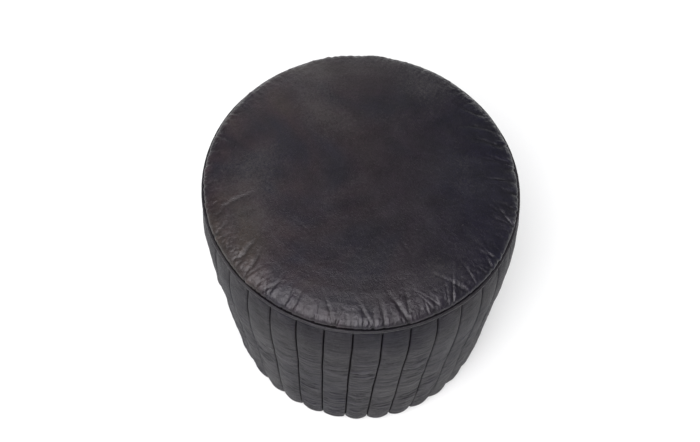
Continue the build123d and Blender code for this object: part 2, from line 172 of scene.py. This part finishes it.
# ---- material helpers ---------------------------------------------------------------------------
class Nodes:
    """A new material's node tree, with short ways to add and join nodes."""

    def __init__(self, name):
        self.material = bpy.data.materials.new(name)
        self.material.use_nodes = True
        self.tree = self.material.node_tree
        self.shader = self.tree.nodes["Principled BSDF"]
        self.place = self.add("ShaderNodeTexCoord").outputs["Object"]

    def add(self, kind, **settings):
        """A new node with the given settings."""
        node = self.tree.nodes.new(kind)
        for key, value in settings.items():
            setattr(node, key, value)
        return node

    def join(self, source, target):
        """Links an output to an input."""
        self.tree.links.new(source, target)

    def noise(self, scale, detail=4.0, roughness=0.55, stretch=(1, 1, 1), distortion=0.0):
        """Noise value, with scale in cells for each metre."""
        mapping = self.add("ShaderNodeMapping")
        mapping.inputs["Scale"].default_value = stretch
        texture = self.add("ShaderNodeTexNoise")
        texture.inputs["Scale"].default_value = scale
        texture.inputs["Detail"].default_value = detail
        texture.inputs["Roughness"].default_value = roughness
        texture.inputs["Distortion"].default_value = distortion
        self.join(self.place, mapping.inputs["Vector"])
        self.join(mapping.outputs["Vector"], texture.inputs["Vector"])
        return texture.outputs["Fac"]

    def cells(self, scale):
        """Distances in a cell pattern, for leather grain and foam."""
        texture = self.add("ShaderNodeTexVoronoi", feature="F1")
        texture.inputs["Scale"].default_value = scale
        self.join(self.place, texture.inputs["Vector"])
        return texture.outputs["Distance"]

    def ramp(self, source, *stops):
        """Colour ramp with (position, colour) stops; a number stands for a grey."""
        ramp = self.add("ShaderNodeValToRGB")
        elements = ramp.color_ramp.elements
        while len(elements) < len(stops):
            elements.new(0.5)
        for element, (position, colour) in zip(elements, stops):
            element.position = position
            shade = (colour,) * 3 if isinstance(colour, (int, float)) else colour
            element.color = (*shade, 1.0)
        self.join(source, ramp.inputs["Fac"])
        return ramp.outputs["Color"]

    def math(self, operation, first, second):
        """A sum or product of two values, each a number or an output."""
        node = self.add("ShaderNodeMath", operation=operation)
        for value, socket in ((first, node.inputs[0]), (second, node.inputs[1])):
            if isinstance(value, (int, float)):
                socket.default_value = value
            else:
                self.join(value, socket)
        return node.outputs[0]

    def mix(self, factor, first, second, blend_type="MIX"):
        """Two colours blended by a factor."""
        node = self.add("ShaderNodeMix", data_type="RGBA", blend_type=blend_type)
        for value, socket in ((factor, node.inputs[0]), (first, node.inputs[6]), (second, node.inputs[7])):
            if isinstance(value, (int, float)):
                socket.default_value = value
            elif isinstance(value, tuple):
                socket.default_value = (*value, 1.0)
            else:
                self.join(value, socket)
        return node.outputs[2]

    def bump(self, height, distance, strength, after=None):
        """A normal bent by a height, on top of an earlier normal if there is one."""
        node = self.add("ShaderNodeBump")
        node.inputs["Strength"].default_value = strength
        node.inputs["Distance"].default_value = distance
        self.join(height, node.inputs["Height"])
        if after is not None:
            self.join(after, node.inputs["Normal"])
        return node.outputs["Normal"]

    def set(self, **inputs):
        """Sets or joins the shader's inputs, named with underscores for spaces."""
        for key, value in inputs.items():
            socket = self.shader.inputs[key.replace("_", " ")]
            if isinstance(value, (int, float)):
                socket.default_value = value
            elif isinstance(value, tuple):
                socket.default_value = (*value, 1.0)
            else:
                self.join(value, socket)


def leather(name, dark, middle, warm, rough, wrinkle_stretch=(1, 1, 1), relief=True, shine=0.34,
            dye_and_painted_side_light=None, coarse=0.0012):
    """Dyed goatskin: mottled colour, fine pebble grain, scuffs, painted shade in folds and painted
    highlight on ridges, and an uneven satin polish.

    rough holds the roughness of polished and of dull places; the side-to-side factors hold the tints from
    the
    -X side to the +X side, a dye tint together with painted light: lighter at -X and painted shade at +X.
    """
    n = Nodes(name)
    patches = n.noise(6.0, 3.0, 0.6, distortion=0.5)
    colour = n.ramp(patches, (0.38, dark), (0.5, middle), (0.64, warm))
    # Side-to-side factors: the leather's own tint together with painted light, lighter on the -X side and
    # painted shade on the +X side.
    if dye_and_painted_side_light is not None:
        split = n.add("ShaderNodeSeparateXYZ")
        n.join(n.place, split.inputs[0])
        side_on = n.math("MULTIPLY", split.outputs["X"], 2.2)
        drift = n.math("ADD", side_on, n.math("MULTIPLY", patches, 0.7))
        tint_and_painted_side_light = n.ramp(drift, (0.05, dye_and_painted_side_light[0]), (0.40, dye_and_painted_side_light[1]), (0.72, dye_and_painted_side_light[2]))
        colour = n.mix(1.0, colour, tint_and_painted_side_light, "MULTIPLY")
    mottle = n.ramp(n.noise(36.0, 8.0, 0.75), (0.3, 0.55), (0.7, 1.5))
    colour = n.mix(0.9, colour, mottle, "MULTIPLY")
    specks = n.ramp(n.noise(420.0, 4.0, 0.75), (0.4, 0.7), (0.62, 1.35))
    colour = n.mix(0.9, colour, specks, "MULTIPLY")
    dusty = n.math("MULTIPLY", n.noise(9.0, 2.0, 0.5), n.noise(330.0, 6.0, 0.8, distortion=0.8))
    scuffs = n.ramp(dusty, (0.27, 0.0), (0.40, 0.65))
    colour = n.mix(scuffs, colour, tuple(0.6 * c + 0.035 for c in warm))
    polish = n.ramp(n.noise(26.0, 6.0, 0.7), (0.3, rough[0]), (0.7, rough[1]))
    if relief:
        height = n.add("ShaderNodeAttribute", attribute_name="relief").outputs["Fac"]
        # painted shade where the relief is low, painted highlight where it is high
        painted_fold_shade_and_highlight = n.ramp(height, (0.2, 0.30), (0.5, 1.0), (0.8, 2.1))
        colour = n.mix(0.9, colour, painted_fold_shade_and_highlight, "MULTIPLY")
    wrinkles = n.noise(150.0, 9.0, 0.7, wrinkle_stretch, 0.5)
    normal = n.bump(wrinkles, coarse, 0.85)
    normal = n.bump(n.cells(760.0), 0.00024, 0.6, normal)
    n.set(Base_Color=colour, Roughness=polish, Normal=normal)
    n.set(Specular_IOR_Level=shine)
    return n.material


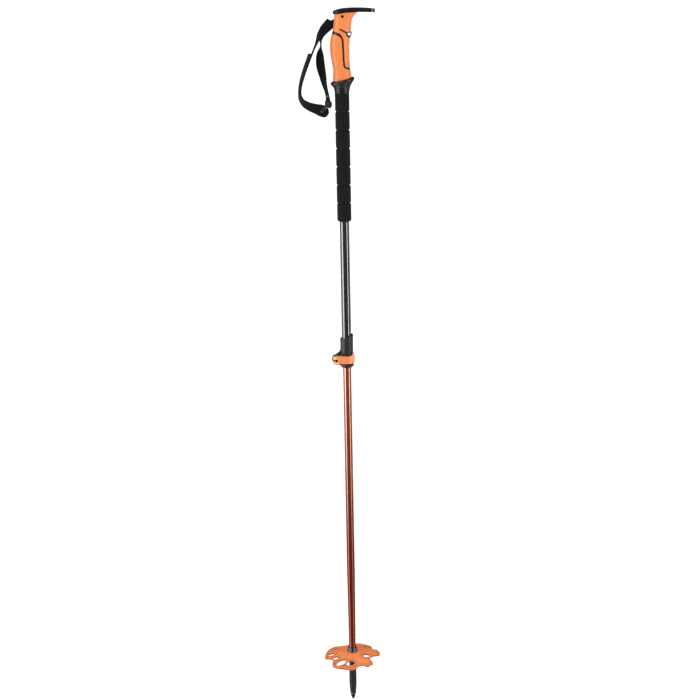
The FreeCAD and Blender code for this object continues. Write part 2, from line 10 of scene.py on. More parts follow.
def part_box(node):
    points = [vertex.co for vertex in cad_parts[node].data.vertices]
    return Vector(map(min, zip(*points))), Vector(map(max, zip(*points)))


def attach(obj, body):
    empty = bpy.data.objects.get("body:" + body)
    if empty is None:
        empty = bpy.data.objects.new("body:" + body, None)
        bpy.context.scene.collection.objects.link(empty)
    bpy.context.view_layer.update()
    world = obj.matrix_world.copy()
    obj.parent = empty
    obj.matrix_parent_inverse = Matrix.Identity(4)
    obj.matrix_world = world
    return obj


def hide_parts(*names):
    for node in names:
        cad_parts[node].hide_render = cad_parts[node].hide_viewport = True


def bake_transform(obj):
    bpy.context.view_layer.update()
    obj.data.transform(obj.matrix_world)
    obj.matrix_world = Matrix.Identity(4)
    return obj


# Looks of the touring ski pole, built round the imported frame. +Z is up the shaft, +X along the hook
# plate. Meshes are worked out in millimetres and turn into metres through MM; the stage and the
# materials are in metres.

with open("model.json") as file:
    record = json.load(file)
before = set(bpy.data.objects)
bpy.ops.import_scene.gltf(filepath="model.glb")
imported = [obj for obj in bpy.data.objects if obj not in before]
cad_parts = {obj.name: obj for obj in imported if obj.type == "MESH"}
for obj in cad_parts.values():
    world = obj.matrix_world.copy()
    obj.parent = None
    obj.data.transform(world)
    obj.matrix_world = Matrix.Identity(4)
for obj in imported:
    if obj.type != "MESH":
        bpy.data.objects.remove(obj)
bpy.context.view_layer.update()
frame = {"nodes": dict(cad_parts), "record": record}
MM = 0.001


def node_box(name):
    """Box of a CAD node, in millimetres."""
    low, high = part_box(name)
    return np.array(low) / MM, np.array(high) / MM


def tint(colour, factor, lift=0.0):
    """Colour made darker or paler by a factor and a lift, kept within range."""
    return [min(1, c * factor + lift) for c in colour]


# ---------------------------------------------------------------- node graphs

class Graph:
    """Small helper that builds one material's node graph."""

    def __init__(self, name):
        self.material = bpy.data.materials.new(name)
        self.material.use_nodes = True
        self.tree = self.material.node_tree
        self.shader = self.tree.nodes["Principled BSDF"]

    def node(self, kind, **settings):
        made = self.tree.nodes.new("ShaderNode" + kind)
        for key, value in settings.items():
            setattr(made, key, value)
        return made

    def plug(self, target, key, value):
        """Links a socket to the target's input, or sets the input's own value."""
        socket = target.inputs[key]
        if isinstance(value, bpy.types.NodeSocket):
            self.tree.links.new(value, socket)
        elif hasattr(socket.default_value, "__len__") and len(socket.default_value) == 4:
            socket.default_value = (*value[:3], 1.0)
        else:
            socket.default_value = value

    def set(self, **values):
        """Inputs of the material's own shader, with _ for each space in their names."""
        for key, value in values.items():
            self.plug(self.shader, key.replace("_", " "), value)

    def place(self, scale=(1, 1, 1), source="Object"):
        """Coordinates of the piece, in metres, stretched by scale."""
        start = self.node("TexCoord").outputs[source]
        mapping = self.node("Mapping")
        self.plug(mapping, "Vector", start)
        mapping.inputs["Scale"].default_value = scale
        return mapping.outputs["Vector"]

    def spot(self):
        """X, Y and Z of the point, in metres."""
        parts = self.node("SeparateXYZ")
        self.plug(parts, "Vector", self.node("TexCoord").outputs["Object"])
        return parts.outputs

    def noise(self, place, scale, detail=3.0, rough=0.55):
        made = self.node("TexNoise")
        self.plug(made, "Vector", place)
        self.plug(made, "Scale", scale)
        self.plug(made, "Detail", detail)
        self.plug(made, "Roughness", rough)
        return made.outputs["Fac"]

    def cells(self, place, scale, feature="F1"):
        made = self.node("TexVoronoi", feature=feature)
        self.plug(made, "Vector", place)
        self.plug(made, "Scale", scale)
        return made.outputs["Distance"]

    def spread(self, value, low, high, to_low, to_high):
        """Maps low..high to to_low..to_high, and holds the ends."""
        made = self.node("MapRange")
        for key, item in (("Value", value), ("From Min", low), ("From Max", high), ("To Min", to_low),
                          ("To Max", to_high)):
            self.plug(made, key, item)
        return made.outputs["Result"]

    def sums(self, operation, a, b):
        made = self.node("Math", operation=operation)
        self.plug(made, 0, a)
        self.plug(made, 1, b)
        return made.outputs["Value"]

    def mix(self, factor, a, b):
        """Colour a at factor 0 and colour b at factor 1."""
        made = self.node("Mix", data_type="RGBA")
        for index, item in ((0, factor), (6, a), (7, b)):
            self.plug(made, index, item)
        return made.outputs[2]

    def shades(self, value, colour, darker, paler, low=0.3, high=0.7):
        """Drifts between two shades of one colour."""
        return self.mix(self.spread(value, low, high, 0.0, 1.0), tint(colour, darker), tint(colour, paler))

    def uneven(self, place, scale, low, high):
        """Roughness that wanders between two values."""
        return self.spread(self.noise(place, scale, 4, 0.6), 0.3, 0.7, low, high)

    def bump(self, height, strength, distance, below=None):
        made = self.node("Bump")
        self.plug(made, "Height", height)
        self.plug(made, "Strength", strength)
        self.plug(made, "Distance", distance)
        if below is not None:
            self.plug(made, "Normal", below)
        return made.outputs["Normal"]

    def worn_edges(self, low=0.52, high=0.62):
        """0 on flat ground, 1 on sharp outer edges."""
        return self.spread(self.node("NewGeometry").outputs["Pointiness"], low, high, 0.0, 1.0)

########

▶ AIM
Write out word for word only the lines from the start of the entries down to the line with "self.tree.links.new(source, target)", please, including both ends.

▶ RESPONSE TO THE TASK
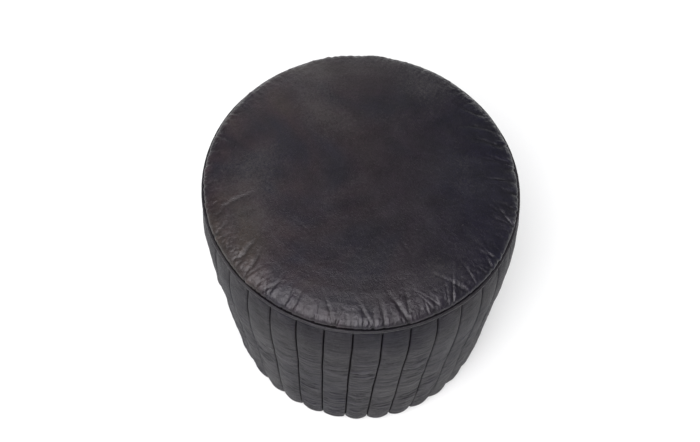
Continue the build123d and Blender code for this object: part 2, from line 172 of scene.py. This part finishes it.
# ---- material helpers ---------------------------------------------------------------------------
class Nodes:
    """A new material's node tree, with short ways to add and join nodes."""

    def __init__(self, name):
        self.material = bpy.data.materials.new(name)
        self.material.use_nodes = True
        self.tree = self.material.node_tree
        self.shader = self.tree.nodes["Principled BSDF"]
        self.place = self.add("ShaderNodeTexCoord").outputs["Object"]

    def add(self, kind, **settings):
        """A new node with the given settings."""
        node = self.tree.nodes.new(kind)
        for key, value in settings.items():
            setattr(node, key, value)
        return node

    def join(self, source, target):
        """Links an output to an input."""
        self.tree.links.new(source, target)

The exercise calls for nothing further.